Aim:
Every line of the data must be copied exactly.

────

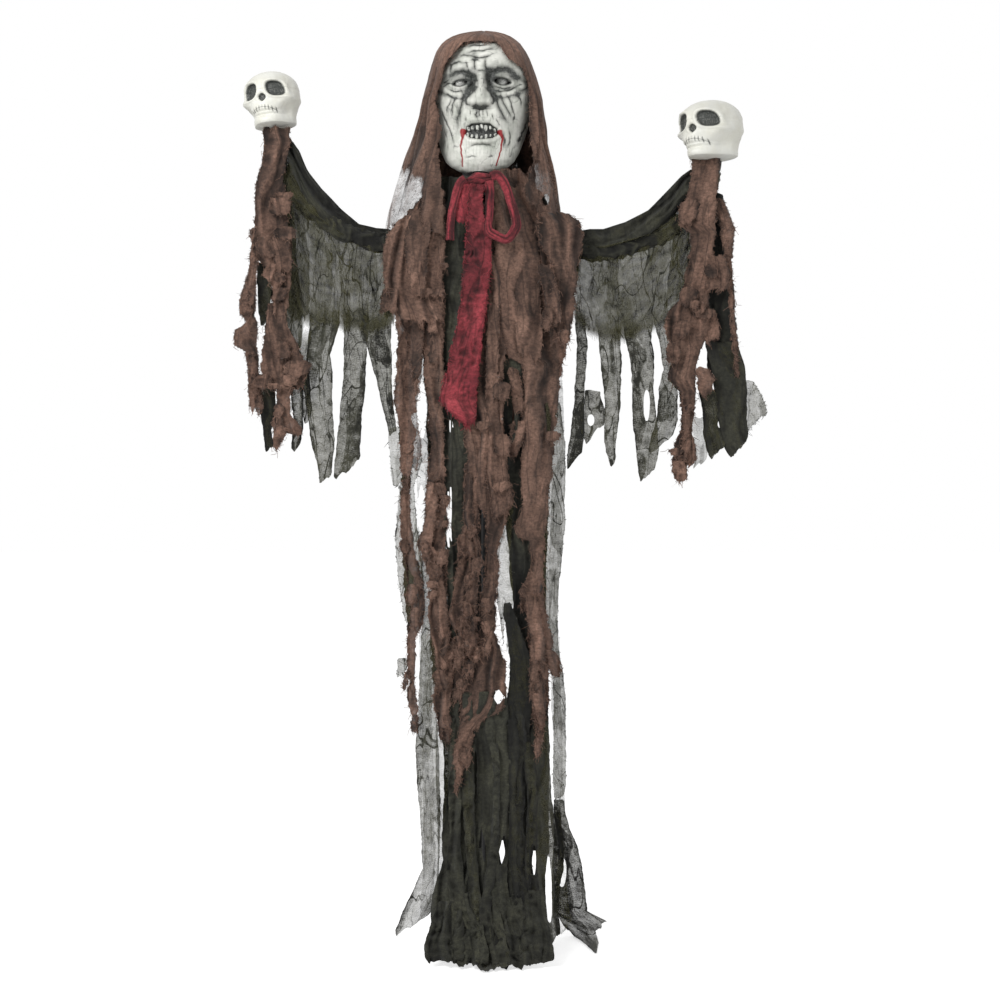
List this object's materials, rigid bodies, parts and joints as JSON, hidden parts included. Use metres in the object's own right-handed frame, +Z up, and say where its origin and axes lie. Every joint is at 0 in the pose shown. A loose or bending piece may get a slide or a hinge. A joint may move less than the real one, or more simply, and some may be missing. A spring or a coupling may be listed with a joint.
{
  "type": "animated ghost figure",
  "caption": "Standing hooded ghoul on a pole, with a mask, torn robe, scarf bow and two geared arms that lift skulls, and a head that turns.",
  "frame": {"origin": "centre of the base plate's underside, on the floor", "axes": "+Z up the pole, front towards -Y, the figure's left arm towards +X"},
  "size_m": [1.0066, 0.3443, 1.8301],
  "materials": {
    "black_steel": "satin black",
    "bright_steel": "bright",
    "grey_plastic": "moulded",
    "gear_plastic": "natural",
    "black_plastic": "moulded",
    "red_plastic": "moulded",
    "board_green": "solder resist",
    "cell_wrap": "printed wrap",
    "mask_latex": "painted matte",
    "skull_plastic": "matte",
    "eye_white": "gloss",
    "brown_gauze": "open weave",
    "black_gauze": "open weave",
    "red_gauze": "crinkled"
  },
  "bodies": {
    "stand": {"base_plate": "black_steel", "lower_pole": "black_steel", "middle_pole": "black_steel", "upper_pole": "black_steel", "spine_bracket": "grey_plastic", "gear_case_back": "grey_plastic", "gear_case_front": "grey_plastic", "left_gear_pin": "bright_steel", "right_gear_pin": "bright_steel", "arm_motor": "bright_steel", "neck_motor": "black_plastic", "torso_front_shell": "black_plastic", "torso_back_shell": "black_plastic", "control_box": "black_plastic", "battery_cell_1": "cell_wrap", "battery_cell_2": "cell_wrap", "battery_cell_3": "cell_wrap", "speaker": "black_steel", "circuit_board": "board_green", "gown_front": "black_gauze", "gown_back": "black_gauze", "robe_front": "brown_gauze", "robe_back": "brown_gauze", "scarf_band": "red_gauze", "bow_knot": "red_gauze", "bow_left_loop": "red_gauze", "bow_right_loop": "red_gauze", "bow_tail": "red_gauze"},
    "battery_door_body": {"battery_door": "black_plastic"},
    "power_switch_body": {"power_switch": "black_plastic"},
    "try_button_body": {"try_button": "red_plastic"},
    "pinion": {"motor_pinion": "gear_plastic"},
    "head": {"head_hub": "grey_plastic", "head_former": "grey_plastic", "face_mask": "mask_latex", "left_eye": "eye_white", "right_eye": "eye_white", "hood": "brown_gauze"},
    "left_arm": {"left_arm_gear": "gear_plastic", "left_arm_rod": "black_steel", "left_sleeve": "black_gauze", "left_shoulder_rag": "brown_gauze", "left_wing": "black_gauze", "left_tassel": "brown_gauze"},
    "right_arm": {"right_arm_gear": "gear_plastic", "right_arm_rod": "black_steel", "right_sleeve": "black_gauze", "right_shoulder_rag": "brown_gauze", "right_wing": "black_gauze", "right_tassel": "brown_gauze"},
    "left_skull_body": {"left_skull": "skull_plastic"},
    "right_skull_body": {"right_skull": "skull_plastic"}
  },
  "joints": [
    {"name": "head_turn", "type": "hinge", "parent": "stand", "child": "head", "pos_m": [0, 0, 1.5051], "axis": [0, 0, 1], "range_deg": [-30, 30], "deforming": ["hood"]},
    {"name": "left_arm_lift", "type": "hinge", "parent": "stand", "child": "left_arm", "pos_m": [0.03, -0.0239, 1.4042], "axis": [0, 1, 0], "range_deg": [-12, 12], "deforming": ["left_shoulder_rag", "left_wing", "left_tassel"]},
    {"name": "right_arm_lift", "type": "hinge", "parent": "stand", "child": "right_arm", "pos_m": [-0.03, -0.0239, 1.4042], "axis": [0, 1, 0], "range_deg": [-12, 12], "deforming": ["right_shoulder_rag", "right_wing", "right_tassel"]},
    {"name": "pinion_spin", "type": "hinge", "parent": "stand", "child": "pinion", "pos_m": [0.03, -0.0239, 1.3642], "axis": [0, 1, 0], "range_deg": [-36, 36]},
    {"name": "left_skull_turn", "type": "hinge", "parent": "left_arm", "child": "left_skull_body", "pos_m": [0.46322, -0.0239, 1.57739], "axis": [0.0872, 0, 0.9962], "range_deg": [-90, 90]},
    {"name": "right_skull_turn", "type": "hinge", "parent": "right_arm", "child": "right_skull_body", "pos_m": [-0.42794, -0.0239, 1.63496], "axis": [0.0872, 0, 0.9962], "range_deg": [-90, 90]},
    {"name": "battery_door_slide", "type": "slide", "parent": "stand", "child": "battery_door_body", "axis": [0, 0, -1], "range_m": [0, 0.055]},
    {"name": "power_switch_slide", "type": "slide", "parent": "stand", "child": "power_switch_body", "axis": [1, 0, 0], "range_m": [0, 0.006]},
    {"name": "try_button_press", "type": "slide", "parent": "stand", "child": "try_button_body", "axis": [0, -1, 0], "range_m": [0, 0.0025], "stiffness_N_per_m": 400, "springref_m": -0.001}
  ],
  "couplings": [
    {"joint": "right_arm_lift", "follows": "left_arm_lift", "ratio": -1},
    {"joint": "pinion_spin", "follows": "left_arm_lift", "ratio": -3}
  ]
}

────

Reply to the exercise:
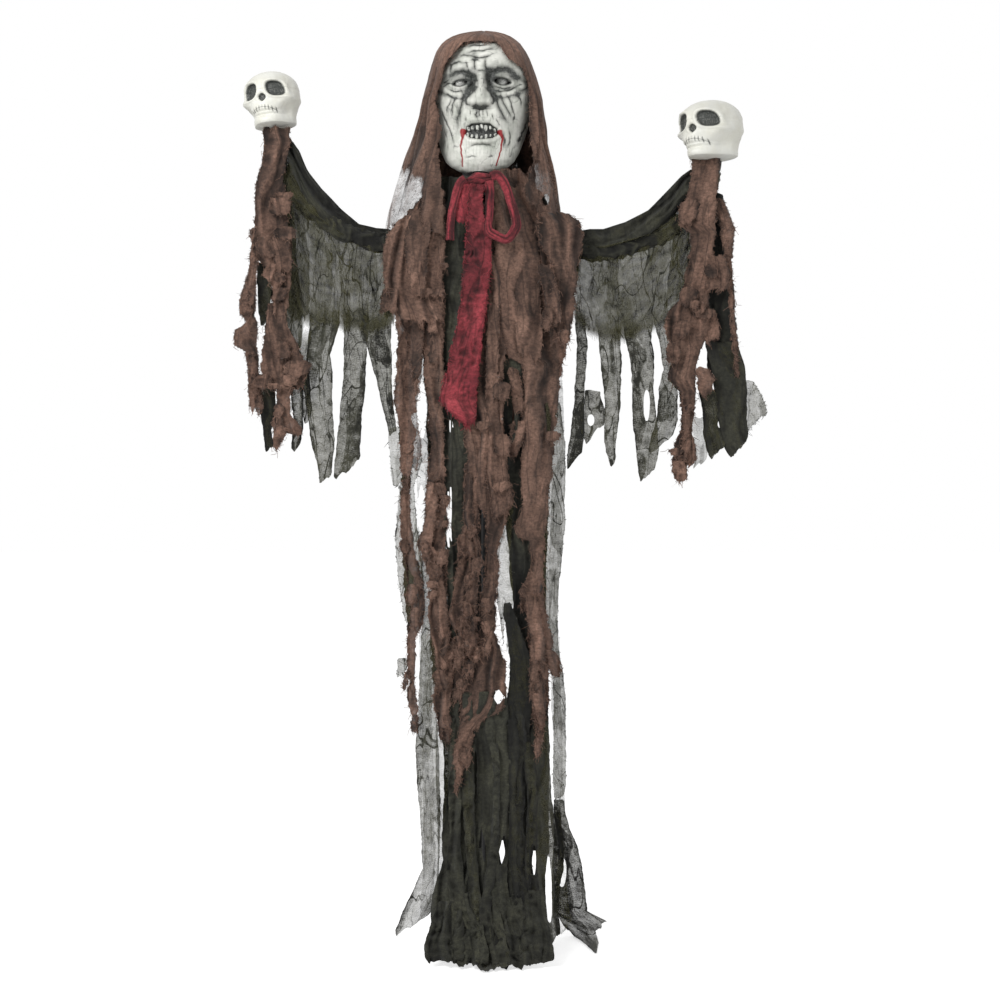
List this object's materials, rigid bodies, parts and joints as JSON, hidden parts included. Use metres in the object's own right-handed frame, +Z up, and say where its origin and axes lie. Every joint is at 0 in the pose shown. A loose or bending piece may get a slide or a hinge. A joint may move less than the real one, or more simply, and some may be missing. A spring or a coupling may be listed with a joint.
{
  "type": "animated ghost figure",
  "caption": "Standing hooded ghoul on a pole, with a mask, torn robe, scarf bow and two geared arms that lift skulls, and a head that turns.",
  "frame": {"origin": "centre of the base plate's underside, on the floor", "axes": "+Z up the pole, front towards -Y, the figure's left arm towards +X"},
  "size_m": [1.0066, 0.3443, 1.8301],
  "materials": {
    "black_steel": "satin black",
    "bright_steel": "bright",
    "grey_plastic": "moulded",
    "gear_plastic": "natural",
    "black_plastic": "moulded",
    "red_plastic": "moulded",
    "board_green": "solder resist",
    "cell_wrap": "printed wrap",
    "mask_latex": "painted matte",
    "skull_plastic": "matte",
    "eye_white": "gloss",
    "brown_gauze": "open weave",
    "black_gauze": "open weave",
    "red_gauze": "crinkled"
  },
  "bodies": {
    "stand": {"base_plate": "black_steel", "lower_pole": "black_steel", "middle_pole": "black_steel", "upper_pole": "black_steel", "spine_bracket": "grey_plastic", "gear_case_back": "grey_plastic", "gear_case_front": "grey_plastic", "left_gear_pin": "bright_steel", "right_gear_pin": "bright_steel", "arm_motor": "bright_steel", "neck_motor": "black_plastic", "torso_front_shell": "black_plastic", "torso_back_shell": "black_plastic", "control_box": "black_plastic", "battery_cell_1": "cell_wrap", "battery_cell_2": "cell_wrap", "battery_cell_3": "cell_wrap", "speaker": "black_steel", "circuit_board": "board_green", "gown_front": "black_gauze", "gown_back": "black_gauze", "robe_front": "brown_gauze", "robe_back": "brown_gauze", "scarf_band": "red_gauze", "bow_knot": "red_gauze", "bow_left_loop": "red_gauze", "bow_right_loop": "red_gauze", "bow_tail": "red_gauze"},
    "battery_door_body": {"battery_door": "black_plastic"},
    "power_switch_body": {"power_switch": "black_plastic"},
    "try_button_body": {"try_button": "red_plastic"},
    "pinion": {"motor_pinion": "gear_plastic"},
    "head": {"head_hub": "grey_plastic", "head_former": "grey_plastic", "face_mask": "mask_latex", "left_eye": "eye_white", "right_eye": "eye_white", "hood": "brown_gauze"},
    "left_arm": {"left_arm_gear": "gear_plastic", "left_arm_rod": "black_steel", "left_sleeve": "black_gauze", "left_shoulder_rag": "brown_gauze", "left_wing": "black_gauze", "left_tassel": "brown_gauze"},
    "right_arm": {"right_arm_gear": "gear_plastic", "right_arm_rod": "black_steel", "right_sleeve": "black_gauze", "right_shoulder_rag": "brown_gauze", "right_wing": "black_gauze", "right_tassel": "brown_gauze"},
    "left_skull_body": {"left_skull": "skull_plastic"},
    "right_skull_body": {"right_skull": "skull_plastic"}
  },
  "joints": [
    {"name": "head_turn", "type": "hinge", "parent": "stand", "child": "head", "pos_m": [0, 0, 1.5051], "axis": [0, 0, 1], "range_deg": [-30, 30], "deforming": ["hood"]},
    {"name": "left_arm_lift", "type": "hinge", "parent": "stand", "child": "left_arm", "pos_m": [0.03, -0.0239, 1.4042], "axis": [0, 1, 0], "range_deg": [-12, 12], "deforming": ["left_shoulder_rag", "left_wing", "left_tassel"]},
    {"name": "right_arm_lift", "type": "hinge", "parent": "stand", "child": "right_arm", "pos_m": [-0.03, -0.0239, 1.4042], "axis": [0, 1, 0], "range_deg": [-12, 12], "deforming": ["right_shoulder_rag", "right_wing", "right_tassel"]},
    {"name": "pinion_spin", "type": "hinge", "parent": "stand", "child": "pinion", "pos_m": [0.03, -0.0239, 1.3642], "axis": [0, 1, 0], "range_deg": [-36, 36]},
    {"name": "left_skull_turn", "type": "hinge", "parent": "left_arm", "child": "left_skull_body", "pos_m": [0.46322, -0.0239, 1.57739], "axis": [0.0872, 0, 0.9962], "range_deg": [-90, 90]},
    {"name": "right_skull_turn", "type": "hinge", "parent": "right_arm", "child": "right_skull_body", "pos_m": [-0.42794, -0.0239, 1.63496], "axis": [0.0872, 0, 0.9962], "range_deg": [-90, 90]},
    {"name": "battery_door_slide", "type": "slide", "parent": "stand", "child": "battery_door_body", "axis": [0, 0, -1], "range_m": [0, 0.055]},
    {"name": "power_switch_slide", "type": "slide", "parent": "stand", "child": "power_switch_body", "axis": [1, 0, 0], "range_m": [0, 0.006]},
    {"name": "try_button_press", "type": "slide", "parent": "stand", "child": "try_button_body", "axis": [0, -1, 0], "range_m": [0, 0.0025], "stiffness_N_per_m": 400, "springref_m": -0.001}
  ],
  "couplings": [
    {"joint": "right_arm_lift", "follows": "left_arm_lift", "ratio": -1},
    {"joint": "pinion_spin", "follows": "left_arm_lift", "ratio": -3}
  ]
}